UI/UX Design: A Reworking of Subnautica's Interface

Overview

Subnautica is an open-world survival game currently available through early-access on steam (as of the time of this publication). I love the immersive atmosphere of the game and the stunningly beautiful geography. This game is full of creative innovations and I have enjoyed it thus far with only one exception: the user interface. So I decided to do a critical analysis of the design and usability principles being used in the Subnautica UI to evaluate if changes could be made to improve the player's immersion.

Identifying Issues

To accomplish this, I used Universal Principles of Design, by William Lidwell, Kritina Holden, and Jill Butler. I started off by just playing the game and jotting down notes of thing I noticed. Then I consulted the design principles to identify and understand any issues in the user interface. This collection of principles helped me identify 5 key elements that were lacking: Uniform Connectedness, Comparison, Immersion, Mental Model, and Propositional Density. Here are how they are defined in Universal Principles of Design. 

Uniform Connectedness: Elements that are connected by uniform or visual properties, such as color, are perceived as being more related than elements that are not connected.

Comparison: A method of illustrating relationships between patterns in system behavoirs.
Immersion: A state of mental focus to intense that awareness of the real world is lost.
Mental Model: People understand and interact with systems and environments based on mental representations developed from experience.
Propositional Density: The relationship between the elements of a design and the meaning they convey.

These principles of design mostly focus on the relationship between the player and the user interface. They are all related to each other and will help make a seamless interface.

Here is the current user interface, in-game. 
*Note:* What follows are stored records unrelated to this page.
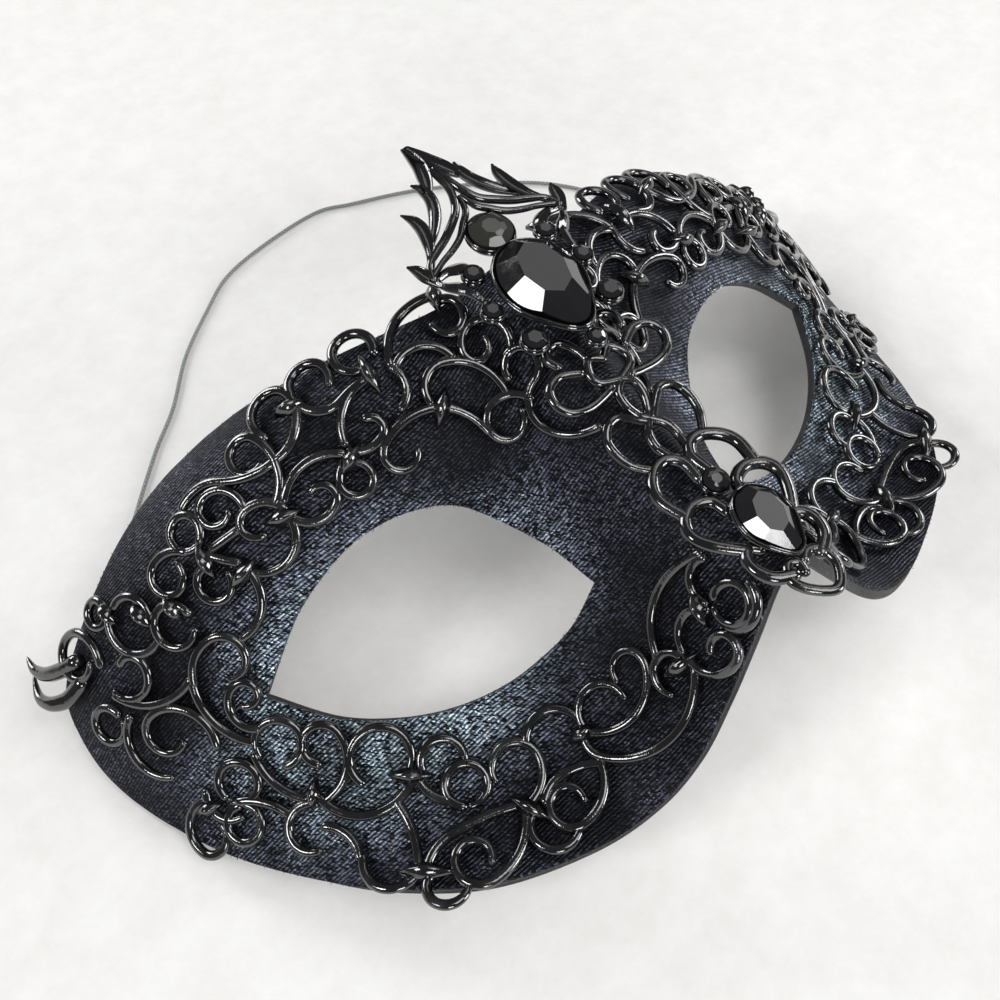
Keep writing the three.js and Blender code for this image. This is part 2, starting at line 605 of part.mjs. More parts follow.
function cordGeometry() {
  const route = new THREE.CatmullRomCurve3(CORD_ROUTE.map((point) => new THREE.Vector3(...point)));
  const section = new THREE.Shape();
  for (let i = 0; i < CORD_SIDES; i += 1) {
    const angle = (2 * Math.PI * i) / CORD_SIDES;
    const [x, y] = [Math.cos(angle), Math.sin(angle)].map((value) => (value * CORD_DIAMETER) / 2);
    section[i === 0 ? 'moveTo' : 'lineTo'](x, y);
  }
  const sweep = { steps: CORD_STEPS, extrudePath: route, bevelEnabled: false };
  const tube = new THREE.ExtrudeGeometry(section, sweep);
  tube.deleteAttribute('normal');
  tube.deleteAttribute('uv');
  return mergeVertices(tube, 1e-4);
}

addPiece('elastic_cord', cordGeometry(), GREY_ELASTIC);

export default mask;
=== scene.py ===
"""A half-face masquerade mask, face up: glitter cloth on a stiff shell, black castings, stones and a cord."""

import math
import random

import bmesh
import bpy
import numpy as np
from mathutils import Matrix, Vector, noise


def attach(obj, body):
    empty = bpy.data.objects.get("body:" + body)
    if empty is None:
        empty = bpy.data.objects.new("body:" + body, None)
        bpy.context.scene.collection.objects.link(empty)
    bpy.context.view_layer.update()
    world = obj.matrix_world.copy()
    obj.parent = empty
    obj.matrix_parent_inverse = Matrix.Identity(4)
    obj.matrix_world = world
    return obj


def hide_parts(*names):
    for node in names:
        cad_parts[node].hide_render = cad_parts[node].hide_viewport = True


MM = 0.001
# the mask's own frame is leaned back about x, slid along y and lifted, in millimetres
LEAN = math.radians(7.5)
SLIDE = 10.98
LIFT = 49.27

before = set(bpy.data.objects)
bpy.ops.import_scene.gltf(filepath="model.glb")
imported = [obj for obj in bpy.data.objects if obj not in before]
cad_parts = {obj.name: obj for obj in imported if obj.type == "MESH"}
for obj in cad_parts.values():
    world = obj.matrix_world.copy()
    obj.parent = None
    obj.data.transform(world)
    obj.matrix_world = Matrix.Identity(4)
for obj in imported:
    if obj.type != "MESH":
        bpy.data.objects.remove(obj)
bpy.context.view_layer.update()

# where the photo's camera stood, in millimetres
CAMERA_PLACE = (-72.13, -63.21, 160.92)
CAMERA_AZIMUTH = math.radians(-40.44)
CAMERA_ELEVATION = math.radians(56.473)
CAMERA_ROLL = math.radians(-0.461)
CAMERA_LENS = 37.383
CAMERA_SENSOR = 36
CAMERA_SEES = (0.01, 20)


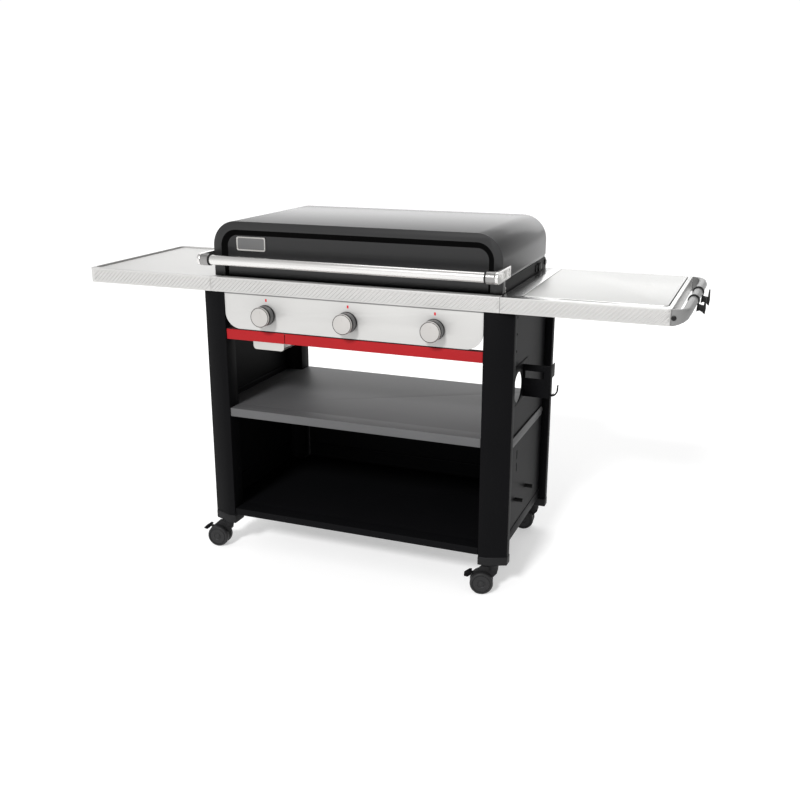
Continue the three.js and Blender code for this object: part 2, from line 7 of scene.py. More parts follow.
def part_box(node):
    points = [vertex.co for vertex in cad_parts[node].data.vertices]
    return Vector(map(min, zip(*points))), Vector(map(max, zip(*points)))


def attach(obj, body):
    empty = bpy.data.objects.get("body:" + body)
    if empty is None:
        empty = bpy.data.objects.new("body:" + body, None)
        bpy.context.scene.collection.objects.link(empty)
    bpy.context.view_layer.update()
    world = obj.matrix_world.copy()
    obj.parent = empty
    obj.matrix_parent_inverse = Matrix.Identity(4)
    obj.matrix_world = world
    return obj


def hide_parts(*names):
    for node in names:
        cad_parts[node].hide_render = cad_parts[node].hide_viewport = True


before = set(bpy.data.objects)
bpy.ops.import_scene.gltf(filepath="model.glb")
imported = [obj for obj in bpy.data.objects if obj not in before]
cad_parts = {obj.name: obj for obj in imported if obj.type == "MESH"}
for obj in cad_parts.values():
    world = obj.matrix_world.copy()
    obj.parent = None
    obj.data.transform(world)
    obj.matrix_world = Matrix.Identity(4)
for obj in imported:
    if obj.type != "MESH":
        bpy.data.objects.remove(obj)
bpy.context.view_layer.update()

# ---- Camera -------------------------------------------------------------------------------------
# A normal lens at standing eye height, in front of the cart and to its right, looking down a little
# so that the whole cart and the tops of its tables are seen.
camera_turn = math.radians(21.40)
camera_pitch = math.radians(16.845)
bpy.ops.object.camera_add(
    location=(1.1807, -2.9344, 1.4724), rotation=(math.pi / 2 - camera_pitch, 0, camera_turn)
)
camera = bpy.context.object
camera.data.lens = 44.37
camera.data.sensor_width = 36
bpy.context.scene.camera = camera

# ---- Studio -------------------------------------------------------------------------------------
# A wide pale floor under a white sky that is dimmer on the cart's right, one soft sun from the
# front that throws the faint shadow back, an overhead soft box, and a wash behind for the hood's
# sheen.
bpy.context.scene.view_settings.view_transform = "Standard"
world = bpy.data.worlds.new("studio sky")
bpy.context.scene.world = world
world.use_nodes = True
sky = world.node_tree.nodes["Background"]
sky_place = world.node_tree.nodes.new("ShaderNodeTexCoord")
sky_axes = world.node_tree.nodes.new("ShaderNodeSeparateXYZ")
sky_both = world.node_tree.nodes.new("ShaderNodeMath")
sky_both.operation = "MULTIPLY"
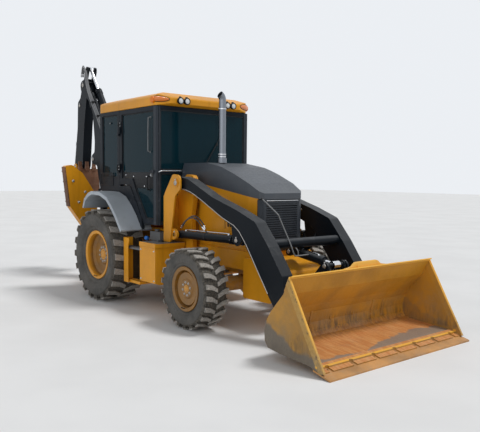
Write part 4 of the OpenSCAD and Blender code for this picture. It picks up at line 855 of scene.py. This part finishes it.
# ------------------------ hood, exhaust and tanks
skin = Piece("hood_trim", BLACK)
for side, s in SIDES:
    far = s * HOOD_SIDE
    skin.block((1485, 1491), (far - s * 1, far + s * 1.2), (905, 1392), 0.4)
    skin.block((2020, 2024), (far - s * 1, far + s * 1.2), (1105, 1290), 0.4)
    for k in range(7):
        skin.block((2070 + 42 * k, 2092 + 42 * k), (far - s * 1, far + s * 1.6), (1130, 1250), 0.6)
    y0 = outer_y(1250, 1700, s, names=("hood",))[0]
    if y0:
        skin.block((1236, 1292), (y0, y0 + s * 9), (1660, 1684), 3, STEEL)
skin.block((2637, 2641), (-250, 250), (1452, 1460), 1, STEEL)
skin.done()

clamps = Piece("exhaust_clamps", STEEL)
for z in (1966, 1996, 2560):
    clamps.lathe([(45.3, 0), (50, 1), (50, 14), (45.3, 15)], (1620, -100, z), (0, 0, 1), 32, closed=True)
    clamps.block((1612, 1628), (-160, -148), (z + 1, z + 14), 1.5)
    clamps.bolt((1628, -154, z + 7), (1, 0, 0), 8, False)
clamps.done()

tank = Piece("tank_fittings", GREY)
tank.lathe([(26, 0), (28, 6), (28, 46), (24, 54)], (820, -700, 905), (0.35, -0.9, 0.25), 20, BLUE)
tank.block((770, 902), (-712, -568), (896, 912), 5)
tank.prism([(790, 898), (901, 898), (901, 830)], -652, -640, "y", 1)
tank.lathe([(18, 0), (20, 6), (20, 40), (14, 48)], (1142, -640, 968), (1, 0, 0.1), 16, GREEN)
tank.lathe([(12, 0), (12, 46), (8, 50)], (1188, -640, 972), (1, 0, 0.15), 12, GREEN)
tank.hose([(1236, -640, 980), (1262, -628, 986), (1290, -590, 984), (1305, -540, 960), (1300, -470, 930)], 9)
for s in (1, -1):
    tank.lathe([(30, 22), (36, 16), (38, 4), (42, 0)], (1230, s * 760, 900), (0, 0, 1), 24, BLACK)
    for x in (1040, 1350):
        for z in (430, 800):
            tank.bolt((x, s * 940, z), (0, s, 0), 16, True, STEEL)
tank.done()

# ------------------------ pins of the linkages
# x and z of each pin, where the ray starts at y, and the radius of the pin's cap
PINS = ((1470, 1640, 900, 30), (1400, 1000, 900, 26), (2560, 1020, 900, 24), (3430, 250, 1000, 30),
        (2840, 890, 130, 24), (3557, 488, 240, 24), (3454, 801, 240, 24),
        (-1520, 800, 400, 32), (-1680, 580, 400, 26), (-2000, 2000, 400, 26), (-2330, 3280, 400, 32),
        (-1500, 2550, 400, 26), (-2660, 1600, 400, 28), (-2520, 2950, 400, 24),
        (-2670, 1880, 400, 24), (-2930, 1720, 400, 24), (-2519, 1459, 400, 24))
caps = {}
for x, z, start, r in PINS:
    for s in (1, -1):
        found = [outer_y(x + r * 1.15 * cos(a), z + r * 1.15 * sin(a), s, start)
                 for a in (0.3, 1.9, 3.5, 5.1)]
        found = [f for f in found if f[0] is not None]
        if not found:
            continue
        y, n = max(found, key=lambda f: s * f[0])
        body = BODY_OF[n]
        if body not in caps:
            caps[body] = Piece(f"pins_{body}", CAST, body)
        c = caps[body]
        c.lathe([(r * 0.8, 12), (r * 0.95, 9), (r, 6), (r, 0)], (x, y, z), (0, s, 0), 24)
        c.lathe([(0, 6), (4, 5), (5, 0)], (x, y + s * 12, z), (0, s, 0), 8, BRASS)
        c.prism([(x - 9, z + r * 0.5), (x + 9, z + r * 0.5), (x + 9, z + r * 1.75), (x - 9, z + r * 1.75)],
                y + s * 0.5, y + s * 6, "y", 1.5)
        c.bolt((x, y + s * 6, z + r * 1.45), (0, s, 0), 12, False, STEEL)
for c in caps.values():
    c.done()


# ------------------------ cylinders, hoses and pipes of the loader
def cylinder_fittings(name, body, base, eye, y, r, reach, rod_r, aside=False):
    """Gland ring, wiper ring and a feed pipe on one cylinder. base and eye are (x, z) points."""
    d = Vector((eye[0] - base[0], 0, eye[1] - base[1])).normalized()
    above = Vector((0, -1, 0)) if aside else Vector((-d.z, 0, d.x))
    at = Vector((base[0], y, base[1]))
    c = Piece(name, CHARCOAL, body)
    tip = at + d * reach
    c.lathe([(rod_r + 1, 0), (r + 2, 0), (r + 4, 3), (r + 4, 30), (r + 2, 36), (rod_r + 1, 38)], tip - d * 37,
            d, 28, closed=True)
    c.lathe([(rod_r + 0.6, 0), (rod_r + 7, 0), (rod_r + 6, 5), (rod_r + 0.6, 6)], tip + d * 1.2, d, 24, SEAL,
            closed=True)
    u, w = square_to(d)[1:]
    for k in range(6):
        a = tau * k / 6
        out = u * cos(a) + w * sin(a)
        c.bolt(tip - d * 18 + out * (r + 3.5), out, 7, False, STEEL)
    p0, p1 = at + d * 120 + above * (r + 14), tip - d * 90 + above * (r + 14)
    c.tube([p0 - above * 14, p0 - above * 2 + d * 6, p0 + d * 24, p0 + (p1 - p0) * 0.5, p1 - d * 24,
            p1 - above * 2 - d * 6, p1 - above * 15], 7, 8, 4, STEEL)
    m = p0 + (p1 - p0) * 0.5
    c.lathe([(12, -9), (12, 9)], m - above * 3, d, 6, BLACK)
    c.lathe([(r + 0.4, -10), (r + 3, -10), (r + 3, 10), (r + 0.4, 10)], at + d * ((m - at).dot(d)), d, 28,
            BLACK, closed=True)
    for p in (p0, p1):
        c.lathe([(16, 0), (16, 16), (12, 20)], p - above * 20, above, 6, STEEL)
    c.done()


for side, s in SIDES:
    cylinder_fittings(f"lift_cylinder_fittings_{side}", "lift_barrels", (1400, 1000), (2560, 1020), s * 575,
                      48, 1060, 25)
    for k in (0, 1):
        h = Piece(f"lift_hose_{side}_{k}", HOSE, "lift_barrels")
        y, z = s * (604 - 26 * k), 20 * k
        h.hose([(1440, y - s * 10, 1092 + z), (1500, y, 1142 + z), (1585, y, 1196 + z), (1690, y, 1224 + z),
                (1790, y, 1200 + z), (1860, y - s * 6, 1146 + z), (1905, s * (585 - 14 * k), 1096 + z * 0.6)],
               9)
        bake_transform(h.done(False))
cylinder_fittings("tilt_cylinder_fittings", "tilt_barrel", (2840, 890), (3454, 801), 0, 40, 470, 24)
cylinder_fittings("boom_cylinder_fittings", "boom_barrel", (-1680, 580), (-2000, 2000), 0, 52, 940, 30,
                  aside=True)
cylinder_fittings("crowd_cylinder_fittings", "crowd_barrel", (-1500, 2550), (-2220, 3550), 0, 50, 765, 28)
cylinder_fittings("hoe_cylinder_fittings", "hoe_barrel", (-2520, 2950), (-2930, 1720), 0, 46, 735, 27)

rod = Piece("level_rod", GREY, "loader_arms")
rod.tube([(2730, -400, 1482), (2755, -396, 1466), (2900, -362, 1352), (2945, -349, 1310), (2960, -340, 1270),
          (3080, -296, 1010), (3104, -284, 940), (3112, -262, 892), (3116, -232, 880),
          (3120, -60, 882)], 8, 10, 5)
rod.tube([(3116, -210, 880), (3110, -212, 930), (3080, -214, 962)], 7, 8, 4)
rod.lathe([(11, 0), (11, 22)], (2738, -398, 1476), (-0.8, -0.2, 0.6), 12, SEAL)
rod.done()

plumbing = Piece("arm_pipes", STEEL, "loader_arms")
top = 2200  # above the arms
for s in (1, -1):
    for k in (0, 1):
        y = s * (492 - 20 * k)
        line = []
        for x in (1720, 1900, 2100, 2300, 2450):
            far = hit((x, s * 575, top), (0, 0, -1), "loader_arms")[0]
            line.append((x, y, top - far - 70) if far is not None else (x, y, 1500))
        plumbing.tube(line, 7, 8, 5)
        for end, dip in ((line[0], -0.3), (line[-1], -0.6)):
            plumbing.lathe([(13, -12), (13, 12)], end, (1, 0, dip), 6)
plumbing.done()

# A light worn-steel bead along each arm's outer lower edge, standing in for the light that edge catches: a
# painted highlight.
for side, s in SIDES:
    lit_edge_bead = Piece(f"arm_edge_highlights_{side}", CAST, "loader_arms")
    low = [(1420, 1566), (1560, 1566), (1800, 1506), (2330, 1266), (2644, 1126), (2975, 706), (3120, 512)]
    lit_edge_bead.tube([(x, s * 651, z) for x, z in low], 6, 6, 3)
    lit_edge_bead.done()

edge_bolts = Piece("edge_bolts", BLACK, "loader_bucket")
for k in range(7):
    y = -960 + 320 * k
    far = hit((4292, y, 700), (0, 0, -1), "loader_bucket", "cutting_edge")[0]
    if far is not None:
        edge_bolts.lathe([(12, 4), (22, 1), (24, -10)], (4250, y, 700 - far), (0, 0, 1), 16)
edge_bolts.done()
guard = Piece("spill_guard_wings", BUCKET, "loader_bucket")
for s in (1, -1):
    guard.prism([(s * 148, 806), (s * 148, 892), (s * 172, 888), (s * 196, 872), (s * 222, 852),
                 (s * 262, 844), (s * 320, 838), (s * 320, 806)], 3850, 3878, "x", 2)
guard.done()

# ------------------------ backhoe
for k, y in enumerate((-118, -134, -150)):
    h = Piece(f"dipper_hose_{k}", SLEEVE, "dipper")
    h.hose([(-1500 - 24 * k, y, 2380 + 12 * k), (-1560 - 22 * k, y - 4, 2520), (-1690 - 20 * k, y - 6, 2710),
            (-1880 - 18 * k, y - 8, 2960), (-2010 - 14 * k, y - 10, 3140 + 10 * k),
            (-2090 - 12 * k, y - 6, 3300 + 12 * k),
            (-2150, y, 3450 + 26 * k), (-2230, y + 14, 3540 + 26 * k), (-2310, y + 30, 3530 + 20 * k),
            (-2350 - 8 * k, y + 36, 3440)], 10)
    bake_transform(h.done(False))
clips = Piece("boom_clips", BLACK, "boom")
for x, z in ((-1700, 2715), (-1880, 2955)):
    clips.block((x - 40, x + 30), (-168, -107), (z - 14, z + 14), 4)
    clips.bolt((x - 6, -168, z), (0, -1, 0), 10, False, STEEL)
clips.done()
for k in range(4):
    y = -84 + 56 * k
    h = Piece(f"boom_foot_hose_{k}", HOSE, "boom")
    h.hose([(-1330, y, 1010), (-1290, y * 1.05, 1090), (-1262, y * 1.1, 1210), (-1275, y * 1.1, 1330),
            (-1330, y * 1.1, 1440), (-1368, y, 1520)], 11)
    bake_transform(h.done(False))
valves = Piece("valve_bank", CHARCOAL)
valves.block((-900, -834), (-190, 190), (1520, 1615), 6)
for k in range(6):
    y = -160 + 64 * k
    valves.lathe([(13, 0), (13, 30), (8, 34), (8, 60)], (-868, y, 1615), (0, 0, 1), 12, STEEL)
valves.done()

for side, s in SIDES:
    pad = Piece(f"stabilizer_pad_{side}", RUSTY, f"stabilizer_{side}")
    a, b = Vector((s * 1024, 1262)), Vector((s * 1090, 1850))
    t = (b - a).normalized()
    normal = Vector((s * t.y, -abs(t.x)))
    pad.prism([a + normal, b + normal, b + normal * 12, a + normal * 12], -984, -866, "x", 2)
    for k in range(4):
        q = a + t * (60 + 150 * k)
        pad.prism([q + normal * 11, q + t * 26 + normal * 11, q + t * 20 + normal * 19,
                   q + t * 6 + normal * 19],
                  -982, -868, "x", 1)
    pad.done()
    bolts = Piece(f"stabilizer_bolts_{side}", CAST, f"stabilizer_{side}")
    for y, z in ((973, 1639), (783, 1474), (885, 1325)):
        far = hit((-500, s * y, z), (-1, 0, 0), f"stabilizer_{side}")[0]
        if far is not None:
            bolts.lathe([(16, 10), (20, 7), (22, 0)], (-500 - far, s * y, z), (1, 0, 0), 20)
            bolts.bolt((-500 - far + 10, s * y, z), (1, 0, 0), 16, False, STEEL)
    bolts.done()
ears = Piece("hoe_bucket_bolts", CAST, "hoe_bucket")
for s in (1, -1):
    for x, z in ((-2240, 1800), (-2290, 1640), (-2370, 1480)):
        y = outer_y(x, z, s, 400, ("hoe_bucket",))[0]
        if y is not None:
            ears.bolt((x, y, z), (0, s, 0), 20, True)
ears.done()

# ------------------------ stage
def stage():
    """A pale floor, a pale world and two soft suns."""
    s = Shader("pale_floor")
    s.set(Base_Color=s.mix(s.step(s.noise(0.8, 3), 0.3, 0.7), (0.74, 0.74, 0.735), (0.78, 0.78, 0.775)),
          Roughness=0.9, Specular_IOR_Level=0.1)
    me = bpy.data.meshes.new("floor")
    r = 60
    me.from_pydata([(-r, -r, 0), (r, -r, 0), (r, r, 0), (-r, r, 0)], [], [(0, 1, 2, 3)])
    me.materials.append(s.m)
    floor = placed("floor", me)
    world = bpy.data.worlds.new("studio")
    bpy.context.scene.world = world
    world.use_nodes = True
    t = world.node_tree
    bg = t.nodes["Background"]
    ray = t.nodes.new("ShaderNodeLightPath")
    seen = ray.outputs["Is Camera Ray"]
    for other in ("Is Glossy Ray", "Is Transmission Ray"):
        either = t.nodes.new("ShaderNodeMath")
        either.operation = "MAXIMUM"
        t.links.new(seen, either.inputs[0])
        t.links.new(ray.outputs[other], either.inputs[1])
        seen = either.outputs[0]
    level = t.nodes.new("ShaderNodeMapRange")
    level.inputs[3].default_value = WORLD_LIGHT
    level.inputs[4].default_value = BACKDROP
    t.links.new(seen, level.inputs[0])
    t.links.new(level.outputs[0], bg.inputs["Strength"])
    bg.inputs["Color"].default_value = (0.93, 0.96, 1.0, 1)
    for name, energy, softness, towards in LAMPS:
        l = bpy.data.lights.new(name, "SUN")
        l.energy, l.angle = energy, radians(softness)
        o = placed(name, l)
        o.location = Vector(towards) * 8
        o.rotation_euler = (-Vector(towards)).to_track_quat("-Z", "Y").to_euler()


stage()
bpy.context.scene.view_settings.view_transform = "Standard"
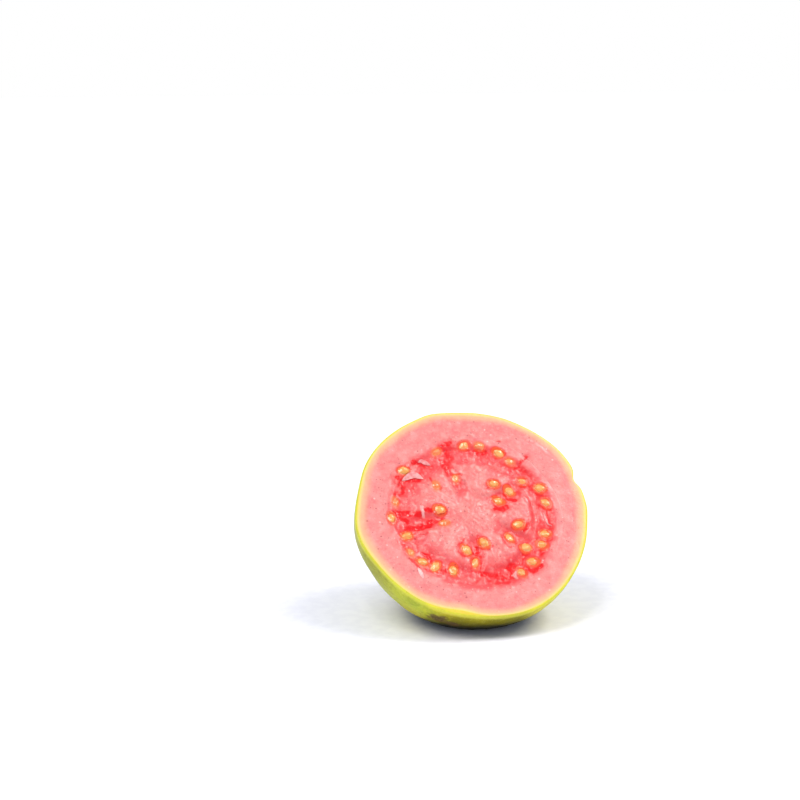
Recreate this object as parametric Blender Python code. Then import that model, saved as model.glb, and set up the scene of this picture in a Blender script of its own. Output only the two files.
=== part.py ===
"""Half a guava, cut across its middle, as a part in metres with +Z up.

The half lies on a small flat spot pressed into its skin, with the cut face turned
up and to the front (-Y). The origin is the centre of that spot, under the middle of
the cut face. Each piece is modelled in the fruit's own frame, where the cut face is
the XY plane, the fruit hangs below it and the blossom end is at the bottom, and an
empty then leans the fruit back as it lies.

Three pieces grew in different tissue and show as such: the skin with the firm flesh
under it, the soft pulp with the seeds in it, and the dried calyx at the blossom end.
"""

import math
import random

import bmesh
import bpy
from mathutils import Matrix, Vector

# Size and lie of the whole half
FRUIT_RADIUS = 0.030
FRUIT_DEPTH = 0.0306
LEAN = math.radians(46)
REST_PRESS = 0.0022
GAP = 0.0003
MERGE = 0.000002
SEAM_MERGE = 0.00002

# Swellings of the rim, each a clock angle on the cut face (0 to the right, 90 up),
# how far the skin stands out there and how wide the swelling is
RIM_SWELLS = (
    (31, 0.0013, 23),
    (359, 0.0003, 6),
    (64, 0.00025, 10),
    (87, -0.00015, 6),
    (103, 0.00035, 7),
    (163, -0.0004, 10),
    (190, 0.00085, 13),
    (258, -0.0002, 13),
    (295, 0.0007, 20),
)
RIM_NOTCH = (15, -0.0012, 3.9)
RIM_ROUND = 0.0004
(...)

As you can see, the game is full of these really immersive environments, but the UI pulls you out of that. Changing between tools means looking at icons just floating over the first-person perspective. The stat overlays (oxygen, health, nutrition, and dehydration) look odd as well. The color and theme are not coherent or constant between elements. So it will obviously be important to tie these elements together, bringing uniformity and immersiveness to the player. 

Prototyping Solutions

One system already used in the game is the PDA, an in-game interface that allows players to conduct various tasks. The important thing about the PDA is that it's digetic, allowing us to maintain immersion without losing functionality. Its something I kept in mind while examining solutions. I started by scrapping the entire UI. The tool selection, stats, and depth were all removed so I could start from scratch. I then started reworking the stat overlays.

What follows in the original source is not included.